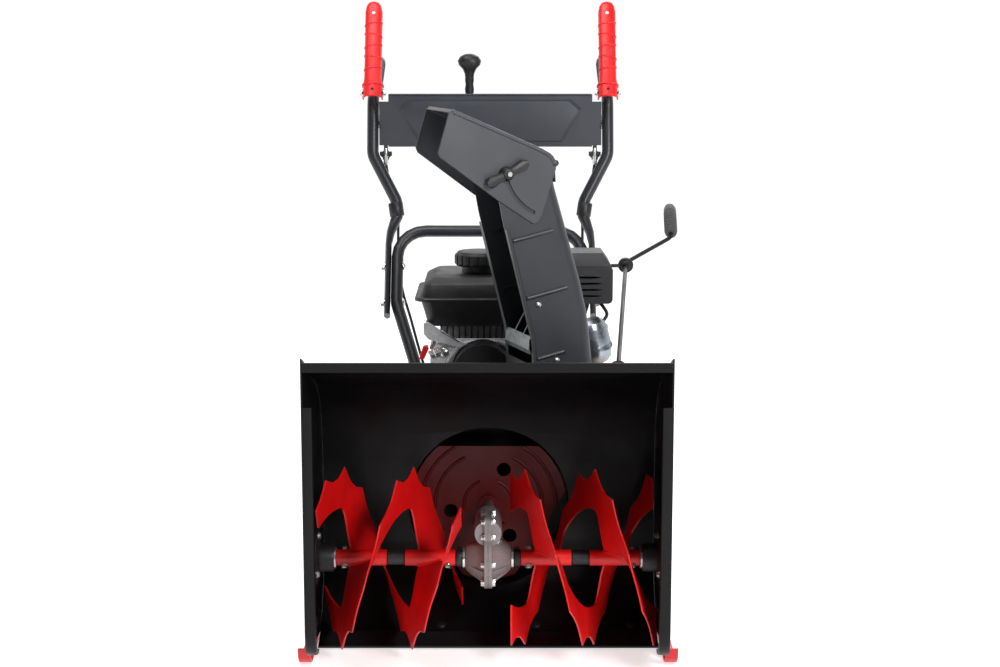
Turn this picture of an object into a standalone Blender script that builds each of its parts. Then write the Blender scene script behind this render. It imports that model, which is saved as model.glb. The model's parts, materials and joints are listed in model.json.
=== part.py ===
"""Two stage snow thrower, 610 mm class, as an assembly of separate named pieces.

Metres, +Z up. The machine is drawn in its own frame: X to the right as seen from the front, Y from the
front lip of the auger housing towards the operator, Z from the ground. An empty called "machine" then
moves all of it so that the middle of the footprint stands on the world origin.
"""

import math

import bmesh
import bpy
from mathutils import Matrix, Vector

# ---------------------------------------------------------------- driving dimensions
FOOTPRINT_CENTRE = (0.0396, 0.6124)  # middle of the bounding box, in the machine frame
GAP = 0.0003  # between pieces that touch
SHEET = 0.003  # steel sheet of the auger housing

HOUSING_HALF = 0.3110  # outside of a side plate
SHELL_HALF = HOUSING_HALF - SHEET - GAP
LIP_DROP = 0.013  # height of the rolled front lip
LIP_DEPTH = 0.004

AUGER_Y, AUGER_Z = 0.165, 0.178
AUGER_TIP_R = 0.162
AUGER_ROOT_R = 0.1400
AUGER_INNER_R = 0.088
AUGER_LEAD = 0.2475
FLIGHT_THICK = 0.003
TUBE_R, TUBE_BORE_R, AUGER_SHAFT_R = 0.0142, 0.0104, 0.0100
TUBE_SPANS = ((0.058, 0.148), (0.180, 0.270))  # two tube lengths on each side
WEB_SPAN = (0.030, 0.062)  # where a flight reaches in to its tube, from the tube's inner end
FLIGHT_TOP_X = {-1: 0.1465, 1: 0.0655}  # where a flight is at the top, on each side
FLIGHT_FROM = {-1: -144.0, 1: -36.0}  # degrees round from that top to the flight's inner end
FLIGHT_OUTER_END = 0.290
TOOTH_STEP = 9.0  # a quarter of the angle between teeth
FIRST_STEP = {-1: 2, 1: 0}  # quarter of a tooth that each side's flights start on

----

- _Required work_
Reproduce the data in full, exactly as presented.

- _The result_
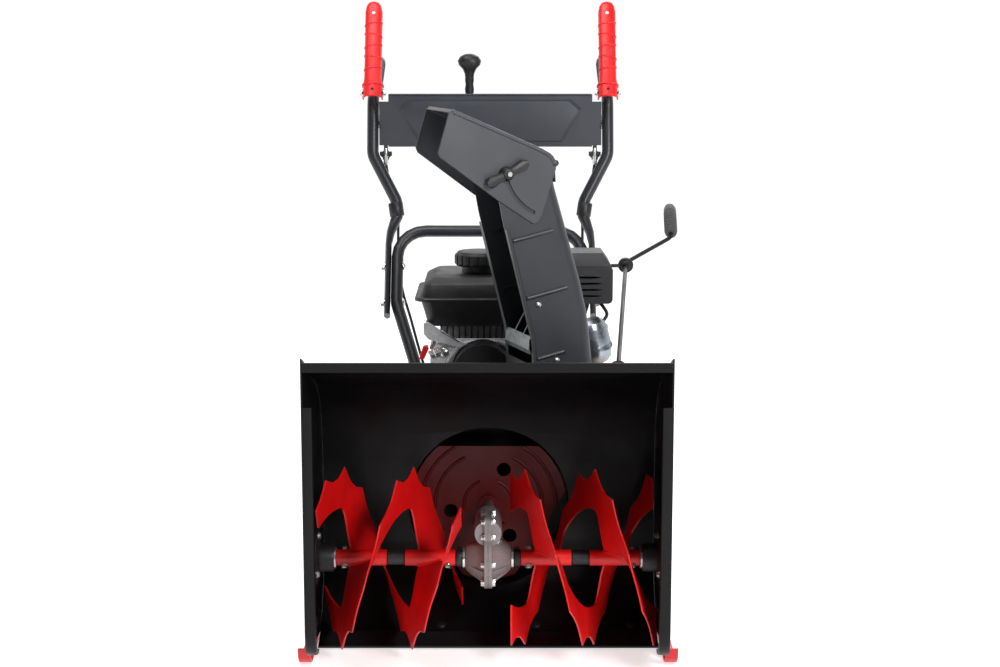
Turn this picture of an object into a standalone Blender script that builds each of its parts. Then write the Blender scene script behind this render. It imports that model, which is saved as model.glb. The model's parts, materials and joints are listed in model.json.
=== part.py ===
"""Two stage snow thrower, 610 mm class, as an assembly of separate named pieces.

Metres, +Z up. The machine is drawn in its own frame: X to the right as seen from the front, Y from the
front lip of the auger housing towards the operator, Z from the ground. An empty called "machine" then
moves all of it so that the middle of the footprint stands on the world origin.
"""

import math

import bmesh
import bpy
from mathutils import Matrix, Vector

# ---------------------------------------------------------------- driving dimensions
FOOTPRINT_CENTRE = (0.0396, 0.6124)  # middle of the bounding box, in the machine frame
GAP = 0.0003  # between pieces that touch
SHEET = 0.003  # steel sheet of the auger housing

HOUSING_HALF = 0.3110  # outside of a side plate
SHELL_HALF = HOUSING_HALF - SHEET - GAP
LIP_DROP = 0.013  # height of the rolled front lip
LIP_DEPTH = 0.004

AUGER_Y, AUGER_Z = 0.165, 0.178
AUGER_TIP_R = 0.162
AUGER_ROOT_R = 0.1400
AUGER_INNER_R = 0.088
AUGER_LEAD = 0.2475
FLIGHT_THICK = 0.003
TUBE_R, TUBE_BORE_R, AUGER_SHAFT_R = 0.0142, 0.0104, 0.0100
TUBE_SPANS = ((0.058, 0.148), (0.180, 0.270))  # two tube lengths on each side
WEB_SPAN = (0.030, 0.062)  # where a flight reaches in to its tube, from the tube's inner end
FLIGHT_TOP_X = {-1: 0.1465, 1: 0.0655}  # where a flight is at the top, on each side
FLIGHT_FROM = {-1: -144.0, 1: -36.0}  # degrees round from that top to the flight's inner end
FLIGHT_OUTER_END = 0.290
TOOTH_STEP = 9.0  # a quarter of the angle between teeth
FIRST_STEP = {-1: 2, 1: 0}  # quarter of a tooth that each side's flights start on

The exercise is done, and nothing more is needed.